***** DATA BLOCK *****

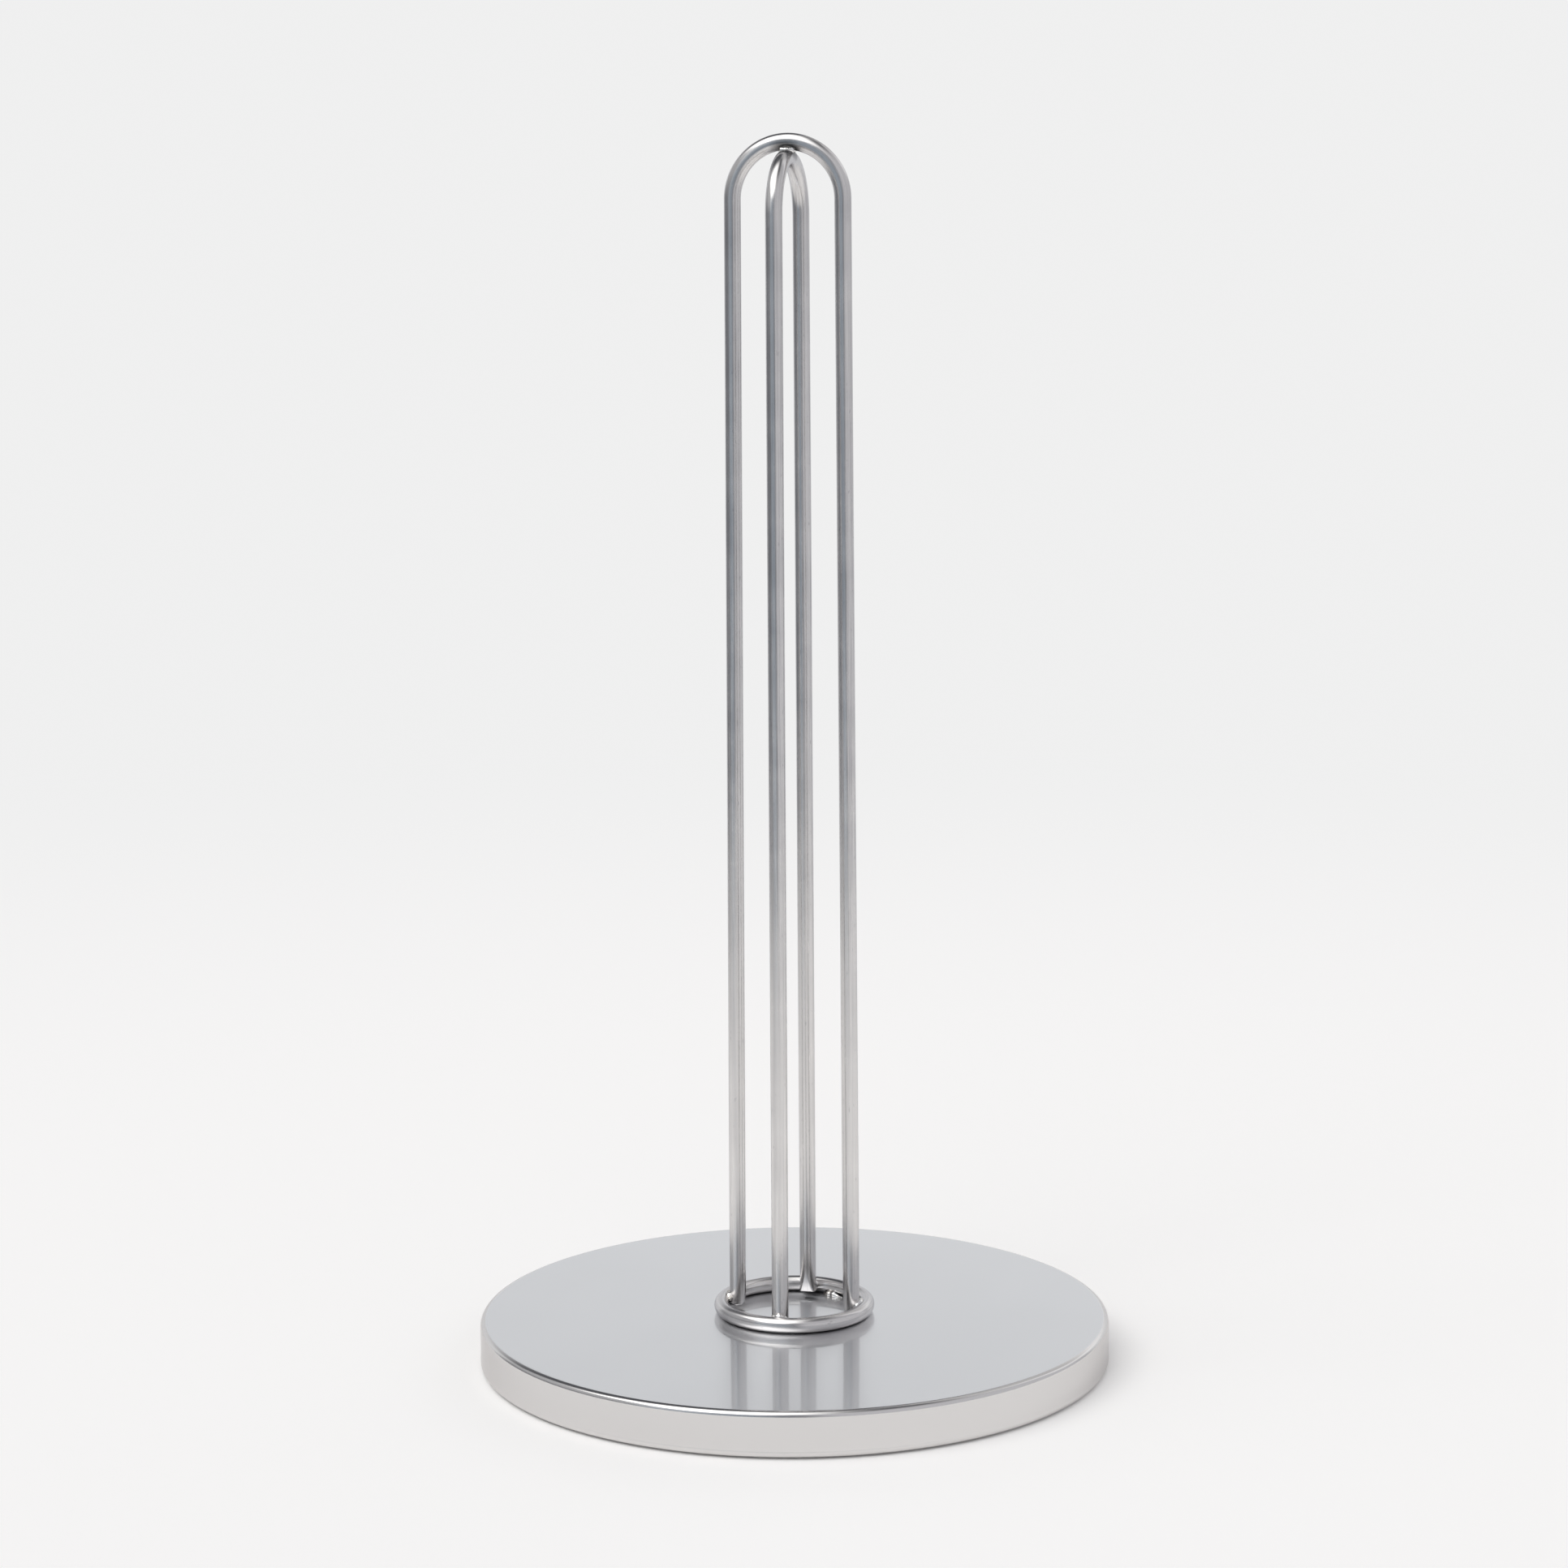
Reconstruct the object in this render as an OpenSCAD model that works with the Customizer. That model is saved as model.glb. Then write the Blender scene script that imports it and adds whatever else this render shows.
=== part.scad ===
// Free-standing paper towel holder. A drawn steel cover with a ballast disc inside makes the
// base. Two bent wires cross at the top, stand on a wire ring, and hold the roll upright.
// Millimetres, +Z up. The origin is at the middle of the pad's underside, on the table.
// The upper arch lies in the XZ plane and the lower one in the YZ plane.

/* [Base] */
// Diameter of the round base
base_d = 165; // [140:1:200]
// Height of the cover, from its foot edge to its flat top
cover_h = 11.6; // [10:0.1:16]
// Thickness of the cover's sheet steel
sheet_t = 0.6; // [0.4:0.1:0.8]
// Outside radius of the cover's top edge
top_edge_r = 1.2; // [1:0.1:3]
// Outside radius of the cover's foot edge
foot_edge_r = 1.2; // [1:0.1:2]
// Width of the lip that is turned in under the cover
lip_w = 3; // [2.5:0.5:6]
// Thickness of the ballast disc
ballast_t = 6; // [3:0.5:7]
// Thickness of the closing plate that rests on the lip
closing_plate_t = 0.8; // [0.5:0.1:1.2]
// Height that the pad stands proud of the foot edge
pad_proud = 0.5; // [0.3:0.1:1.5]

/* [Foot ring] */
// Diameter of the ring's centre line
ring_d = 38.3; // [36:0.1:40]
// Diameter of the ring's wire
ring_wire_d = 3.8; // [3.2:0.1:4.2]
// Gap between the ring and the top of the base, bridged by the tack welds
ring_gap = 0.3; // [0.1:0.1:0.5]

/* [Wire arches] */
// Height of the whole holder
overall_h = 317.5; // [250:0.5:360]
// Diameter of the arches' wire
wire_d = 4.3; // [4:0.1:4.6]
// Centre-line radius of the bend at the top of each arch
bend_r = 14.3; // [12:0.1:15.4]
// Depth that the wires sink into each other where they are welded
weld_sink = 0.25; // [0.1:0.05:0.25]
// Height of the legs' cut ends above the top of the base
leg_lift = 1.2; // [0.6:0.1:1.6]

/* [Welds] */
// Diameter of the bead on the outer side of each leg
leg_weld_d = 2.4; // [1.8:0.1:3]
// Diameter of the bead where the arches cross
crown_weld_d = 4.4; // [3.6:0.1:5]
// Thickness of the tack bead between the ring and the base
tack_d = 2; // [1.6:0.1:2.4]
// Angle between the three lumps of one tack weld
tack_pitch = 5; // [3:0.5:6]
// Direction of the rear tack weld, counted from +X
tack_angle = 69; // [50:1:75]

/* [Hidden] */
$fn = 96;
clearance = 0.2;
overcut = 1;
// Turns the start line of round surfaces away from the planes where they are cut
seam_turn = 45;
// Sweep of half a bend, which runs past the crown before it is cut there
bend_sweep = 100;
// Distance of a leg bead's middle from the ring's centre line, towards the leg
leg_weld_inset = ring_wire_d / 4;
// Height of a tack lump's middle above the top of the base
tack_rise = tack_d / 5;
steel = [0.76, 0.76, 0.77];
weld_steel = [0.86, 0.86, 0.85];

base_r = base_d / 2;
base_top = pad_proud + cover_h;
lip_top = pad_proud + sheet_t;
ring_r = ring_d / 2;
ring_z = base_top + ring_gap + ring_wire_d / 2;
leg_end_z = base_top + leg_lift;
leg_foot_r = ring_r - (ring_wire_d + wire_d) / 2 + weld_sink;
upper_crown_z = overall_h - wire_d / 2;
lower_crown_z = upper_crown_z - wire_d + weld_sink;
crown_contact_z = (upper_crown_z + lower_crown_z) / 2;

// Half section of a disc whose rim is rounded at its top and foot edges
module disc_section(r, h, top_r, foot_r) {
    square([r - foot_r, h / 2]);
    translate([0, h / 2]) square([r - top_r, h / 2]);
    translate([0, foot_r]) square([r, h - top_r - foot_r]);
    translate([r - top_r, h - top_r]) circle(top_r);
    translate([r - foot_r, foot_r]) circle(foot_r);
}

// The closed ring of wire that the legs are welded into
module ring_wire() {
    translate([0, 0, ring_z])
        rotate([0, 0, seam_turn])
            rotate_extrude()
                translate([ring_r, 0]) circle(d = ring_wire_d);
}

// Height of the centre of the bend in the arch whose crown is at crown_z
function bend_z(crown_z) = crown_z - bend_r;

// Drop from the centre of the bend to the legs' cut ends
function drop(crown_z) = bend_z(crown_z) - leg_end_z;

// Distance from the centre of the bend to the middle of a cut end
function reach(crown_z) = norm([leg_foot_r, drop(crown_z)]);

// Angle at which the legs lean out towards their feet, tangent to the bend
function lean(crown_z) = acos(bend_r / reach(crown_z)) - atan2(drop(crown_z), leg_foot_r);

// The straight wire of a leg, hanging from the end of its bend
module straight_wire(crown_z) {
    leg_len = sqrt(pow(reach(crown_z), 2) - pow(bend_r, 2));
    translate([bend_r, 0, -leg_len]) cylinder(h = leg_len, d = wire_d);
}

// Leans its children outwards about the centre of the bend
module leaned(crown_z) {
    translate([0, 0, bend_z(crown_z)])
        rotate([0, -lean(crown_z), 0]) children();
}

// The half of an arch on the +X side, cut off at the crown
module half_arch(crown_z) {
    intersection() {
        leaned(crown_z) {
            straight_wire(crown_z);
            rotate([90, 0, 0])
                rotate_extrude(angle = bend_sweep)
                    translate([bend_r, 0]) circle(d = wire_d);
        }
        translate([0, -base_r, 0]) cube([base_r, base_d, overall_h + overcut]);
    }
}

// One wire bent into an arch in the XZ plane
module arch_wire(crown_z) {
    half_arch(crown_z);
    mirror([1, 0, 0]) half_arch(crown_z);
}

module upper_wire() {
    arch_wire(upper_crown_z);
}

module lower_wire() {
    rotate([0, 0, 90]) arch_wire(lower_crown_z);
}

// Drawn cover of sheet steel, with a lip turned in under it
module base_cover() {
    color(steel)
        translate([0, 0, pad_proud])
            rotate_extrude()
                difference() {
                    disc_section(base_r, cover_h, top_edge_r, foot_edge_r);
                    translate([0, sheet_t])
                        disc_section(base_r - sheet_t, cover_h - 2 * sheet_t,
                                     top_edge_r - sheet_t, foot_edge_r - sheet_t);
                    translate([0, -overcut])
                        square([base_r - lip_w, 2 * overcut]);
                }
}

// Heavy disc glued under the top of the cover
module ballast_disc() {
    color("dimgray")
        translate([0, 0, base_top - sheet_t - ballast_t])
            cylinder(h = ballast_t, r = base_r - top_edge_r - clearance);
}

// Thin plate that closes the underside and rests on the lip
module closing_plate() {
    color("darkgray")
        translate([0, 0, lip_top])
            cylinder(h = closing_plate_t, r = base_r - foot_edge_r - clearance);
}

// Non-slip sheet glued to the closing plate, inside the lip
module non_slip_pad() {
    color("black")
        cylinder(h = lip_top, r = base_r - lip_w - 2 * clearance);
}

module foot_ring() {
    color(steel) ring_wire();
}

// The wire that passes over the other one at the crown
module upper_arch() {
    color(steel) upper_wire();
}

// The wire whose crown is welded up against the other one
module lower_arch() {
    color(steel) lower_wire();
}

// The bend of an arch carried on to a whole circle, in the XZ plane
module whole_bend(crown_z) {
    translate([0, 0, bend_z(crown_z)])
        rotate([90, 0, 0])
            rotate_extrude()
                translate([bend_r, 0]) rotate([0, 0, seam_turn]) circle(d = wire_d);
}

// Bead in the corners where the two arches cross
module crown_weld() {
    color(weld_steel)
        difference() {
            translate([0, 0, crown_contact_z]) sphere(d = crown_weld_d);
            whole_bend(upper_crown_z);
            rotate([0, 0, 90]) whole_bend(lower_crown_z);
        }
}

// Bead in the groove between the outer side of a leg and the top of the ring
module leg_weld(direction, crown_z) {
    color(weld_steel)
        rotate([0, 0, direction])
            difference() {
                translate([ring_r - leg_weld_inset, 0, ring_z + ring_wire_d / 2])
                    rotate([0, 0, seam_turn]) sphere(d = leg_weld_d);
                leaned(crown_z) straight_wire(crown_z);
                ring_wire();
            }
}

// Three lumps run together along the ring's inner side, which hold it to the top of the base
module ring_tack(direction) {
    bead_r = ring_r - ring_wire_d / 2;
    color(weld_steel)
        difference() {
            for (lump = [-1:1])
                rotate([0, 0, direction + lump * tack_pitch])
                    translate([bead_r, 0, base_top + tack_rise])
                        sphere(d = tack_d);
            ring_wire();
            translate([0, 0, base_top - tack_d])
                cylinder(h = tack_d, r = ring_d);
        }
}

base_cover();
ballast_disc();
closing_plate();
non_slip_pad();
foot_ring();
upper_arch();
lower_arch();
crown_weld();
leg_weld(0, upper_crown_z);  // leg_weld_right
leg_weld(90, lower_crown_z);  // leg_weld_back
leg_weld(180, upper_crown_z);  // leg_weld_left
leg_weld(270, lower_crown_z);  // leg_weld_front
ring_tack(tack_angle);  // ring_tack_back
ring_tack(tack_angle + 180);  // ring_tack_front
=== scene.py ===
"""Paper towel holder: finished meshes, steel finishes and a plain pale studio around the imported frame.

Metres, +Z up, in the frame of the CAD part. The camera looks almost along +Y, so that the upper arch's
legs stand left and right and the lower arch's legs stand in front and behind.
"""

import math

import bmesh
import bpy
from mathutils import Matrix, Vector, noise


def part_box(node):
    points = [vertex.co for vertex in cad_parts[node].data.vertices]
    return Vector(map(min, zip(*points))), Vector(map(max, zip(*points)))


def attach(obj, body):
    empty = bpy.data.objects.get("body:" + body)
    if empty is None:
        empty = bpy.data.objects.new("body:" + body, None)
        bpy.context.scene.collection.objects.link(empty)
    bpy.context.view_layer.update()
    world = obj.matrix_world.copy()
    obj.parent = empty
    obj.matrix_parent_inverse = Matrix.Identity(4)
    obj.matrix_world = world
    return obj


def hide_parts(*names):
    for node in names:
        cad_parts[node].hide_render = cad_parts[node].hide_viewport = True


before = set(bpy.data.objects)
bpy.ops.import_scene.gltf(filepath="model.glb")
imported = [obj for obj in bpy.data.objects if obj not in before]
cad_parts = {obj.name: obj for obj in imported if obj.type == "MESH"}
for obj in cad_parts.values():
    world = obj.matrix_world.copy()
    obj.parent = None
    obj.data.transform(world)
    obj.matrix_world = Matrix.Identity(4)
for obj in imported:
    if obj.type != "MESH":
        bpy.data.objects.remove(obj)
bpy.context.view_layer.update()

MM = 0.001

# Camera. VIEW_TURN is how far the view is turned about Z from +Y.
VIEW_TURN = math.radians(13.85)
CAMERA_DISTANCE = 0.9151
CAMERA_HEIGHT = 0.2923
CAMERA_YAW = math.radians(0.115)
CAMERA_PITCH = math.radians(8.685)
CAMERA_ROLL = math.radians(-0.38)
LENS_MM = 82.59
SENSOR_MM = 36

# Sizes of the part, read from the frame where a node's box gives them
cover_low, cover_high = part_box("base_cover")
pad_low, pad_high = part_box("non_slip_pad")
ring_low, ring_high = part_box("foot_ring")
upper_low, upper_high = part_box("upper_arch")
lower_low, lower_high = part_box("lower_arch")

BASE_R = cover_high.x
PAD_R = pad_high.x
BASE_TOP = cover_high.z
COVER_FOOT = cover_low.z
SHEET = pad_high.z - cover_low.z
LIP_W = 3 * MM
FOOT_EDGE_R = 1.2 * MM
HEM_LEDGE = 0.07 * MM
HEM_RISE = 0.7 * MM

# The cover's top edge, from level to upright: (radius, tilt where this bend ends)
TOP_EDGE_BENDS = [
    (2.0 * MM, math.radians(29)),
    (1.15 * MM, math.radians(60)),
    (1.7 * MM, math.radians(90)),
]

RING_WIRE_R = (ring_high.z - ring_low.z) / 2
RING_R = ring_high.x - RING_WIRE_R
RING_Z = (ring_high.z + ring_low.z) / 2

WIRE_R = upper_high.y
LEG_END_Z = upper_low.z
LEG_FOOT_R = upper_high.x - WIRE_R
BEND_R = 14.3 * MM
UPPER_CROWN_Z = upper_high.z - WIRE_R
LOWER_CROWN_Z = lower_high.z - WIRE_R
CROSSING_Z = (UPPER_CROWN_Z + LOWER_CROWN_Z) / 2

# Pressed leg ends: the inner face is flattened over PRESS_LENGTH, the sides spread by FLARE, and the
# cut has a bevel that goes in by BEVEL_DEPTH for each unit of END_BEVEL
PRESS_LENGTH = 5.5 * MM
PRESS_DEPTH = 0.7 * MM
FLARE = 0.22 * MM
END_BEVEL = 0.25 * MM
BEVEL_DEPTH = 0.9

# Where each leg stands, in degrees from +X
LEGS = [("right", 0), ("back", 90), ("left", 180), ("front", 270)]

# Points around a wire's section
AROUND = 56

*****

▸ DIRECTION: Include the first line, the line containing "the YZ plane.", and every line between them, copied exactly from the material above; output no other line.

▸ OUTPUT OF THE EXERCISE:
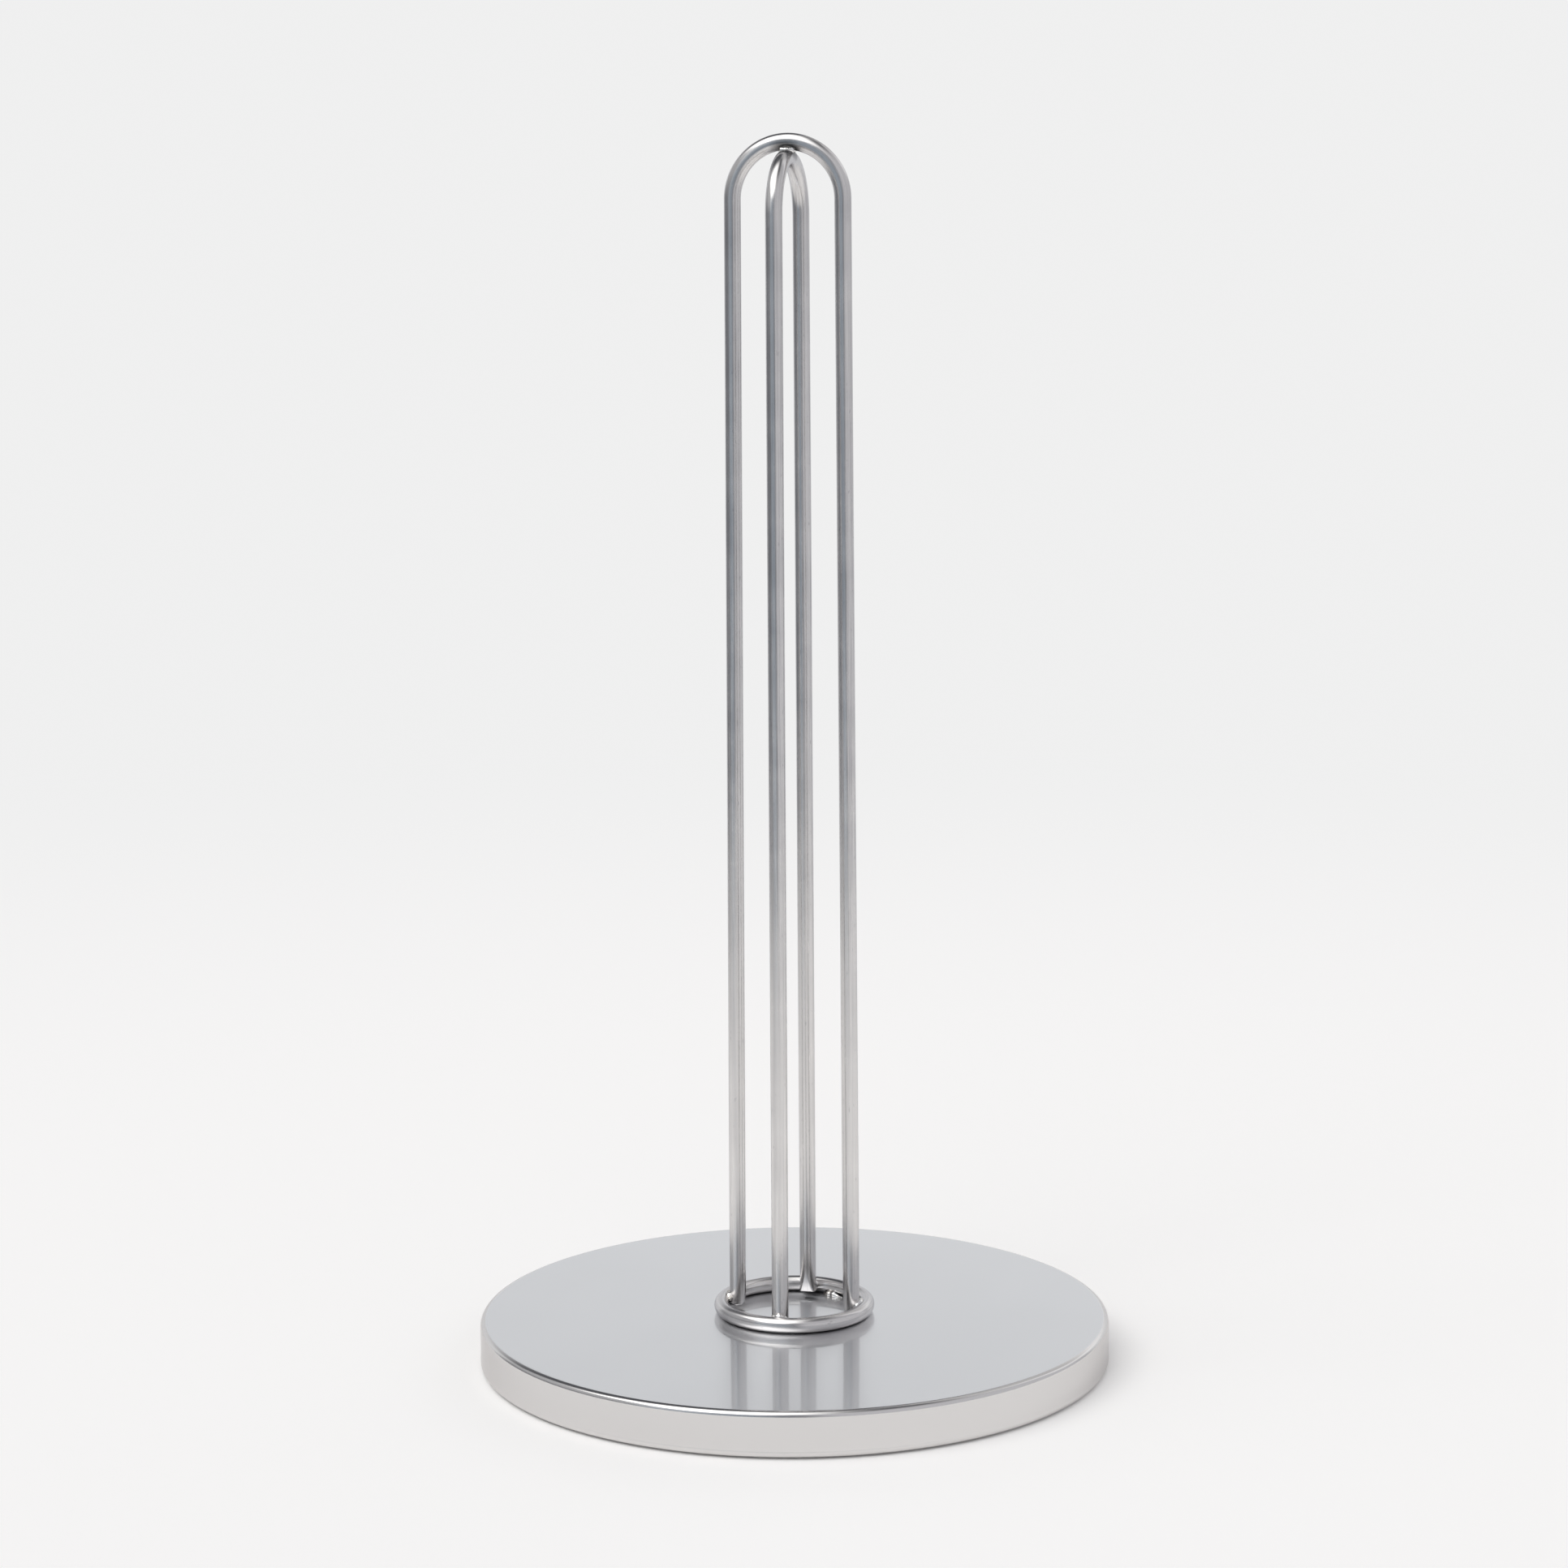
Reconstruct the object in this render as an OpenSCAD model that works with the Customizer. That model is saved as model.glb. Then write the Blender scene script that imports it and adds whatever else this render shows.
=== part.scad ===
// Free-standing paper towel holder. A drawn steel cover with a ballast disc inside makes the
// base. Two bent wires cross at the top, stand on a wire ring, and hold the roll upright.
// Millimetres, +Z up. The origin is at the middle of the pad's underside, on the table.
// The upper arch lies in the XZ plane and the lower one in the YZ plane.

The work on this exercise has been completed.